What's a good cap rate? In most markets in 2026, 5%–8% is solid. Below 4% means you are betting heavily on appreciation rather than cash flow. Above 8% often means a rougher neighborhood or deferred maintenance.

Metric 2: Cash-on-Cash Return

Cash-on-Cash = Annual Pre-Tax Cash Flow / Total Cash Invested x 100

This measures your actual return on the money you put in. It factors in financing and answers: "What is my money earning?"

Example (same property, financed with 25% down):

  • Down payment: $87,500
  • Closing costs: $8,000
  • Total cash invested: $95,500
  • Annual mortgage payments (P&I on $262,500 at 7%): $20,964
  • Annual cash flow: $23,400 NOI - $20,964 debt service = $2,436
  • Cash-on-cash return: $2,436 / $95,500 = 2.55%

That 6.69% cap rate turned into a 2.55% cash-on-cash return once you add a mortgage at 7%. The financing ate most of the return.

Metric 3: Total ROI (Including Equity Buildup + Appreciation)

Cash flow is only part of the picture. You are also building equity as the tenant pays down your mortgage, and the property is (hopefully) appreciating.

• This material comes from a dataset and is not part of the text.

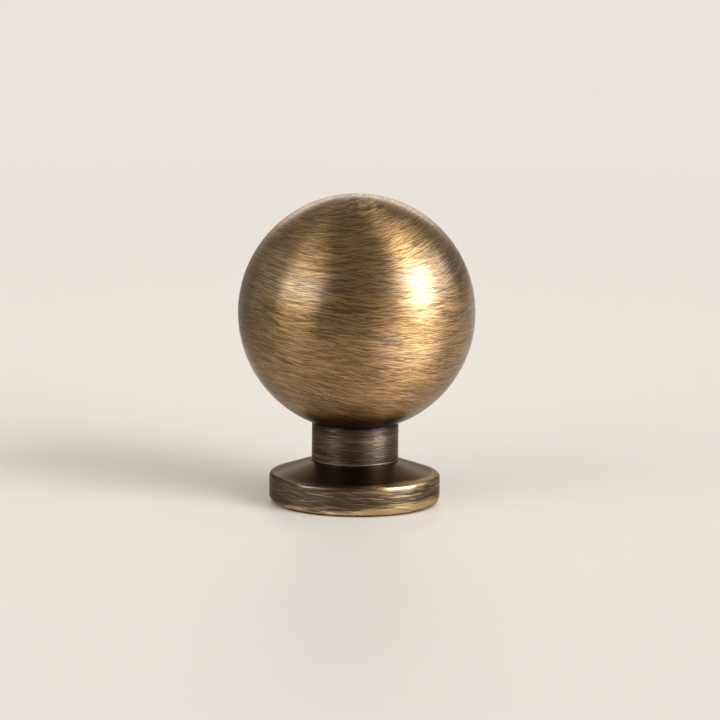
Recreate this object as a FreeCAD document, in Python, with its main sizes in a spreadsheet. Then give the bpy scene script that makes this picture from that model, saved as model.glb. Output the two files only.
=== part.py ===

Year 1 total return on the same property:

  • Cash flow: $2,436
  • Mortgage principal paydown (Year 1): $3,840
  • Estimated appreciation at 3%: $10,500
  • Total return: $16,776
  • Total ROI: $16,776 / $95,500 = 17.6%

This is why real estate investors tolerate thin cash flow. The leveraged appreciation and equity buildup often dwarf the monthly income.

The Expenses Most Beginners Forget

The number one reason landlords lose money is underestimating expenses:

| Expense | Typical Range | |---------|-------------| | Property management | 8–10% of rent | | Vacancy reserve | 5–8% of rent | | Maintenance/repairs | 5–10% of rent | | Capital expenditures (roof, HVAC) | 5% of rent | | Property taxes | Varies by state | | Insurance | $1,000–$3,000/yr | | HOA (if applicable) | Varies |

A realistic total expense load is 40–50% of gross rent. If you see a listing advertised as "$2,000/month rent, only $1,200 mortgage, cash flow positive day one!" they are ignoring half the expenses.

The 1% Rule (Quick Screening)

A quick way to screen properties before running full numbers:

Monthly rent should be at least 1% of the purchase price.

$350,000 property should rent for at least $3,500/month to have a shot at positive cash flow. At $3,000/month (0.86%), the property in our example is below the 1% rule, which is why the cash-on-cash return was thin.

In expensive markets (San Francisco, New York, Los Angeles), almost nothing passes the 1% rule. In these markets, you are betting on appreciation, not cash flow.

Frequently Asked Questions

Should I manage the property myself or hire a property manager? Managing yourself saves 8–10% of rent but costs significant time: tenant screening, maintenance calls, rent collection, legal compliance. If you own 1–2 local properties and have the time, self-management makes sense. At 3+ properties or if the property is out of state, hire a manager.

How does depreciation affect my taxes on rental income? Residential rental property is depreciated over 27.5 years. On a $350,000 property (land excluded), you can deduct roughly $10,000–$11,000 per year in depreciation. This often creates a paper loss that offsets the rental income for tax purposes, even though you collected positive cash flow. It is one of the biggest tax advantages of real estate investing.